In the summer of 2011, after 40 years of Bashar al-Assad’s and his father, Hafez al-Assad’s, oppressive governments, people began to protest in the cities of Daraa and Homs.

“They started protesting and chanting and writing posters and stuff, so first the police intervened and then it got worse, and they brought the army with tanks and started shooting people,” Mohammad said. “I saw people dead on the street. It got worse after that.”

Nine months after the protesting broke out, Mohammad took his family and left the city he had spent his entire life in.

They moved to a small town, 50 km away, but after 40 days, that area became too dangerous as well.

They travelled to a small town called Nasib near the Jordanian border and waited for nightfall. Mohammad knew he needed to get his family out of Syria.

On April 20, 2012, they made their way across the border, ducking bullets and hiding in tall grass for hours.

At one point, as bullets flew past them in the dark, Mohammad’s elderly mother yelled at the military, “What are you doing? We’re just trying to escape the war!”

Of the 500 people escaping with them, 63 were caught by the Syrian military, most of whom were women and children.

Mohammad said the Jordanian people were welcoming. They were put up in a refugee camp when they first arrived, not the tent city one might imagine, but a large neighbourhood of permanent brick structures.

After two days in the camp, he moved his family to Mafraq, a smaller town, with a population of about 60,000.

Refugees aren't permitted to work in Jordan, but Mohammad risked deportation and sold cattle and sheep at the local market to provide for his family.

In the spring of 2014, the United Nations approached Mohammad and asked if they would be willing to leave the Middle East, if a country was willing to take them.

After 15 months and two rounds of interviews with the UN and Canadian embassy, the Alshahouds landed in Kelowna.

The Central Okanagan Refugee Committee, a joint operation funded by the First United Church, Rutland United Church and Winfield United Church, raised thousands of dollars to sponsor the Alshahouds, mainly through community donations.
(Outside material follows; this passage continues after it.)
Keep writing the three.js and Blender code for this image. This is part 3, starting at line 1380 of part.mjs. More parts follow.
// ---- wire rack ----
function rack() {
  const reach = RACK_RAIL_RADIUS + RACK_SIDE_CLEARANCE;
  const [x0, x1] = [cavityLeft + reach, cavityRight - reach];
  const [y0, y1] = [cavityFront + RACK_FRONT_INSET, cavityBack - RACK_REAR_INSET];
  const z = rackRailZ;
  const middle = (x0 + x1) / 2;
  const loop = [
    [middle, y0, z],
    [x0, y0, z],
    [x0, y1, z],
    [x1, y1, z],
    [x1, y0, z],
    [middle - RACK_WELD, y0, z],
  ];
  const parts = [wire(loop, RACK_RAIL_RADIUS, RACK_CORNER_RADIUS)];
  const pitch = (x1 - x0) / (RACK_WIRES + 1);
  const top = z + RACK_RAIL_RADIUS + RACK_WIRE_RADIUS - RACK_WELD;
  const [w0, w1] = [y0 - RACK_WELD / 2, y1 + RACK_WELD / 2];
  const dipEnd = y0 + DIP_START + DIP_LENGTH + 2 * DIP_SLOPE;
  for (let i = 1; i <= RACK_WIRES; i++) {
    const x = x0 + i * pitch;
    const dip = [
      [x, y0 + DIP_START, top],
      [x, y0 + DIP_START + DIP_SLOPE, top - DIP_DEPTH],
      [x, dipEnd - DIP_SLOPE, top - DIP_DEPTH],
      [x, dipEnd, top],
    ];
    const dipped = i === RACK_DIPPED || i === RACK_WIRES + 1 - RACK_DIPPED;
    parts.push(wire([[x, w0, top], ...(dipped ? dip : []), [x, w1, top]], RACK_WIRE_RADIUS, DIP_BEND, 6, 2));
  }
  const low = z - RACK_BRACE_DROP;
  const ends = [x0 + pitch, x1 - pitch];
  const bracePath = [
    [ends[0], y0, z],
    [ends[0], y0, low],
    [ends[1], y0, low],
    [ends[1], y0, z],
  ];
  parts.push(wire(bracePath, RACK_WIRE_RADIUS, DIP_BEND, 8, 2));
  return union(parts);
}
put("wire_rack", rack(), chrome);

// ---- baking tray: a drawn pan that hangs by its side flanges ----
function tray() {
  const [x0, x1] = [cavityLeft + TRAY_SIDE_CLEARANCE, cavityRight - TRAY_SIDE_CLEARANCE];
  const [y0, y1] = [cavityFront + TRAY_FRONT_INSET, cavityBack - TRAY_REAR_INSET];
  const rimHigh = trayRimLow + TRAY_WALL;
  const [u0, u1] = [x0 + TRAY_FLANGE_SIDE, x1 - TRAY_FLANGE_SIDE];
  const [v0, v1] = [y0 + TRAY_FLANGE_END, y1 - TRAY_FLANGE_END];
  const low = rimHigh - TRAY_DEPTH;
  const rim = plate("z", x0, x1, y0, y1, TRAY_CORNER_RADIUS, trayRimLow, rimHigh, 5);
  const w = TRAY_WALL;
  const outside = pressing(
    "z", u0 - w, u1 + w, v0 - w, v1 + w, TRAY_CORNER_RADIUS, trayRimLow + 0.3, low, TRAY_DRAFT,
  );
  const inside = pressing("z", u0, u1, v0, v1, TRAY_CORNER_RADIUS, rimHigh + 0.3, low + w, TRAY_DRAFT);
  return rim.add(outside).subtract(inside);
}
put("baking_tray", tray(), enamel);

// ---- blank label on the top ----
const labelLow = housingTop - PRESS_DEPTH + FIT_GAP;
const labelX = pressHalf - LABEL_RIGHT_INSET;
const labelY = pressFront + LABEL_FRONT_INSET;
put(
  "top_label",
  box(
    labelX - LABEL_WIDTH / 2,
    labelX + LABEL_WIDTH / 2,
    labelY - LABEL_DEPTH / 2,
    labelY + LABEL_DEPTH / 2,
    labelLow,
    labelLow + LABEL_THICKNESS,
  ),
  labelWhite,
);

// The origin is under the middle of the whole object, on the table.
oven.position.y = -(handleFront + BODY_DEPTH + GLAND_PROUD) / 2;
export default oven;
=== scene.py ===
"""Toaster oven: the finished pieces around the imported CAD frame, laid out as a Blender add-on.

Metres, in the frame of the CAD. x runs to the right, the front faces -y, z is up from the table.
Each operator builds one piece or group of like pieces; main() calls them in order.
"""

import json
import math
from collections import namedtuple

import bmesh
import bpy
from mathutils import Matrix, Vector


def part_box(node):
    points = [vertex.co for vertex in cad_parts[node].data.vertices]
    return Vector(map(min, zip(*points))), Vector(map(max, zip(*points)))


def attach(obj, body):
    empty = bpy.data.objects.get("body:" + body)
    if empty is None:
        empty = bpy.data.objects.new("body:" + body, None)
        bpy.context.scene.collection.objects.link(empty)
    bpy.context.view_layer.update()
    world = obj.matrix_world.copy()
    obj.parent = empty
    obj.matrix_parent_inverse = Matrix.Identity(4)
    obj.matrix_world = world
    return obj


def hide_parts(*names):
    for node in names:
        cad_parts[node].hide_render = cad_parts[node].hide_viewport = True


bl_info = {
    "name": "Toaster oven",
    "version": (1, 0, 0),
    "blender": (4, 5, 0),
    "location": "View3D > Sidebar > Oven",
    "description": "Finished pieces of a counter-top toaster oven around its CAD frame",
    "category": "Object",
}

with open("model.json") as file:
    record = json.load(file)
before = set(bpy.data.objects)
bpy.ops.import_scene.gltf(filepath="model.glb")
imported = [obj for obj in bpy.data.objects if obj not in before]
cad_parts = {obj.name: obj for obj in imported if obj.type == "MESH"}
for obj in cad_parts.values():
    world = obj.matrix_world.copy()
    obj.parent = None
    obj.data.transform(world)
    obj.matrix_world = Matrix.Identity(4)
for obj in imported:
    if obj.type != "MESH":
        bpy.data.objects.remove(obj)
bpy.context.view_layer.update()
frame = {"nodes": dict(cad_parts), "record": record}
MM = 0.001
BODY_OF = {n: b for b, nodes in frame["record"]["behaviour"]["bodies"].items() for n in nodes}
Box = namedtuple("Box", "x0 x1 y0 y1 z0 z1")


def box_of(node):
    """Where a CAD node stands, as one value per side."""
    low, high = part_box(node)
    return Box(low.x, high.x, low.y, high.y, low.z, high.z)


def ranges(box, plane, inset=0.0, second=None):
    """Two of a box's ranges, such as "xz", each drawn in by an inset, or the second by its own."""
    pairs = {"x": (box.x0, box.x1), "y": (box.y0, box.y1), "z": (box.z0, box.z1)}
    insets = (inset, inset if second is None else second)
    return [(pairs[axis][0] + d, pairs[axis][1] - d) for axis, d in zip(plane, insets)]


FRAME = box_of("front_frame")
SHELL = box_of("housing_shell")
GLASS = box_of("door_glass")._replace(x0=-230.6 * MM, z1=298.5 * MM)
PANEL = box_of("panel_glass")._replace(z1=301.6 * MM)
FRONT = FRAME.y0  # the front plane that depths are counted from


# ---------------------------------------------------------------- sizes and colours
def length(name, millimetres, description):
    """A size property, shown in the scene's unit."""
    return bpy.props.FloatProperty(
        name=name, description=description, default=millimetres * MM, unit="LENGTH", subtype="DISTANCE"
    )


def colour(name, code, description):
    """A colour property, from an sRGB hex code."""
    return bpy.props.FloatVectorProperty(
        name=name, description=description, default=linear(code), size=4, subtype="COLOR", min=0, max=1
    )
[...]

CORC found housing for the family, and even secured Mohammad a job at Harmony Honda, where he now works part time.

Before coming to Canada, he knew where the country was on a map and had a general idea of what the weather was like (cold), but that was about it.

“It’s very good. We are safe here, we have shelter, a house, food, there is no trouble,” Mohammad said. “Even in Jordan, you are not at ease, and there is sometimes tensions between people. Here, we feel safe, even though we still think about back home and what’s going on.”
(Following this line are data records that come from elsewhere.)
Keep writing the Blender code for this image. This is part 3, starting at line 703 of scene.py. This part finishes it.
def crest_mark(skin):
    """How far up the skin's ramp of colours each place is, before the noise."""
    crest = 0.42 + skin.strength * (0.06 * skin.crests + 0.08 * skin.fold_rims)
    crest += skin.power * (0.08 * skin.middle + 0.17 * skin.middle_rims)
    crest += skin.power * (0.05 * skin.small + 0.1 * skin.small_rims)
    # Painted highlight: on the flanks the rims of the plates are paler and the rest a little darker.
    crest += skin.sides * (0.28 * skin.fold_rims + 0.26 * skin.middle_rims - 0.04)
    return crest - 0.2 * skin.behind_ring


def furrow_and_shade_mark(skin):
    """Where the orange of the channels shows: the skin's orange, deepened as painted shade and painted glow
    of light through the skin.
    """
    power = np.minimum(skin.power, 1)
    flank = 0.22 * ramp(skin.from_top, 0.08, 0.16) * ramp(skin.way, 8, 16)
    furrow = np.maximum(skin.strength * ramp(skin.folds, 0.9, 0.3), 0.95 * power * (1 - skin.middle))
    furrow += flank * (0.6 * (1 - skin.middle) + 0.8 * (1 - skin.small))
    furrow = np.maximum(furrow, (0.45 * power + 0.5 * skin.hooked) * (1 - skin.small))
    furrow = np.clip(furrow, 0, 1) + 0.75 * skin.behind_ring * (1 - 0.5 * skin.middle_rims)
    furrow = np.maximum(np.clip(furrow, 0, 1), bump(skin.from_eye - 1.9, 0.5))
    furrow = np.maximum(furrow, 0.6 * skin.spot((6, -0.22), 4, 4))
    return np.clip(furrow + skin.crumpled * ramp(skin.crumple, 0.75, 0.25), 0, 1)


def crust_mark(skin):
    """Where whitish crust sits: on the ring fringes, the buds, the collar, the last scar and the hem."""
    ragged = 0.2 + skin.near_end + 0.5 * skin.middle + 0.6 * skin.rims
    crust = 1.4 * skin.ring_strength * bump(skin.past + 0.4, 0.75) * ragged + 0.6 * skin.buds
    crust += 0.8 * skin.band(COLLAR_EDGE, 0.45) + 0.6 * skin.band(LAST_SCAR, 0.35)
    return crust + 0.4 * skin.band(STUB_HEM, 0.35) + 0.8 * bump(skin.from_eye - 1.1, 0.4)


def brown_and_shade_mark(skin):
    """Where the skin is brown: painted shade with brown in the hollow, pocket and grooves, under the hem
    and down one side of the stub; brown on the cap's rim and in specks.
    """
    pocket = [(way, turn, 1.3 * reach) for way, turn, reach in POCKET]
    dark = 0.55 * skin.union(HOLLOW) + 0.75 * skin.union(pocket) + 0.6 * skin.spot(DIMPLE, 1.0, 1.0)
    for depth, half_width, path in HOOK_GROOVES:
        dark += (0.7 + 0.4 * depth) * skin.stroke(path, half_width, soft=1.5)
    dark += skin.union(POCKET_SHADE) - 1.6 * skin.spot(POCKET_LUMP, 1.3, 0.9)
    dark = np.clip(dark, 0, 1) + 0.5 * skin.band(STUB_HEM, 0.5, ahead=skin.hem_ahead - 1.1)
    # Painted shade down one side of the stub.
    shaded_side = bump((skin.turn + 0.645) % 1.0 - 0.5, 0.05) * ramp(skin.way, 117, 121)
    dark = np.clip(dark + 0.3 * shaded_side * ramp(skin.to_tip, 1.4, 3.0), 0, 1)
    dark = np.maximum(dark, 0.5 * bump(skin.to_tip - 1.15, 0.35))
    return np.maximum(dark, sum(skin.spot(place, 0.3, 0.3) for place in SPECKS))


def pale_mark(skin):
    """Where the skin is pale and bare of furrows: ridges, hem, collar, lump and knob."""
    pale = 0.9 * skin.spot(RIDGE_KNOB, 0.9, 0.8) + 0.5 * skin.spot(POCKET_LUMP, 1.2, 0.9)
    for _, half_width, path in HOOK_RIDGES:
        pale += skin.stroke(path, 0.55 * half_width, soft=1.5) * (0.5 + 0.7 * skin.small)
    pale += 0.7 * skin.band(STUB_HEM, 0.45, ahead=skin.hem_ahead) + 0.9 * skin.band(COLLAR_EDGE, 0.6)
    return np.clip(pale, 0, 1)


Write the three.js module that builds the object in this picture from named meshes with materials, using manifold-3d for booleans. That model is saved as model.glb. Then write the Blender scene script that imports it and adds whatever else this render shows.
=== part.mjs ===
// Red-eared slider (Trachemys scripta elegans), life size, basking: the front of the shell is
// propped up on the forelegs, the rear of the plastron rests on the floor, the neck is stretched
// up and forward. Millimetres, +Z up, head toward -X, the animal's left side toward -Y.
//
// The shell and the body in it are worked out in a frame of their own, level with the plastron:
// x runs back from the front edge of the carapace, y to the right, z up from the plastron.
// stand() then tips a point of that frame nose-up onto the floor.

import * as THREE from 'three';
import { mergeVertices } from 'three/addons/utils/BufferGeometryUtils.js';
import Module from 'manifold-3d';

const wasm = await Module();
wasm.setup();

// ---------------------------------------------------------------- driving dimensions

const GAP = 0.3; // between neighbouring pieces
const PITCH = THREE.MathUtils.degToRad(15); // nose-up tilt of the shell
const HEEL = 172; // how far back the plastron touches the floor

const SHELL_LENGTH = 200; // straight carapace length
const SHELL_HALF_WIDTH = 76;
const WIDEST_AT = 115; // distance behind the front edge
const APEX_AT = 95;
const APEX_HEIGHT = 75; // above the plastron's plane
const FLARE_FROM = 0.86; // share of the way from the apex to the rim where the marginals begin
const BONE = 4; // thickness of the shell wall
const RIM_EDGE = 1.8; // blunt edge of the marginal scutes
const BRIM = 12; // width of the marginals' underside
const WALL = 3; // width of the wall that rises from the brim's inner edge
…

The Alshahouds are adapting to Canadian life quickly. Mohammad and his wife, Sara, are attending English classes downtown, and their sons, Ahmad, Akram and Ayman along with daughter Angham are attending Rutland Secondary School. Their youngest daughter, Joria, who was just six when they crossed into Jordan, goes to Pearson Road Elementary.

Mohammad still has two daughters and one son in the Middle East. Anaam, their 19-year-old daughter, moved back to Syria from Jordan to be with her husband, who was unable to leave. Their eldest son is in Jordan, but is considering moving back to Syria, where he is able to work.

Mohammad and Sara worry about them daily.

Despite their deep ties to the country, Mohammad has no plans to go back.

“There is no future to go back, maybe in the future we can go to visit, but I don’t see it being safe,” he said. “Maybe in 50 years from now … this kind of conflict lasts a long time.”

Despite the horrors he has seen, Mohammad believes Assad’s regime will be toppled eventually.

“I’m pretty sure he (Assad) will go away,” he said. “From what I know from history, if the revolution comes, always the regime will change, always the people will win at the end.”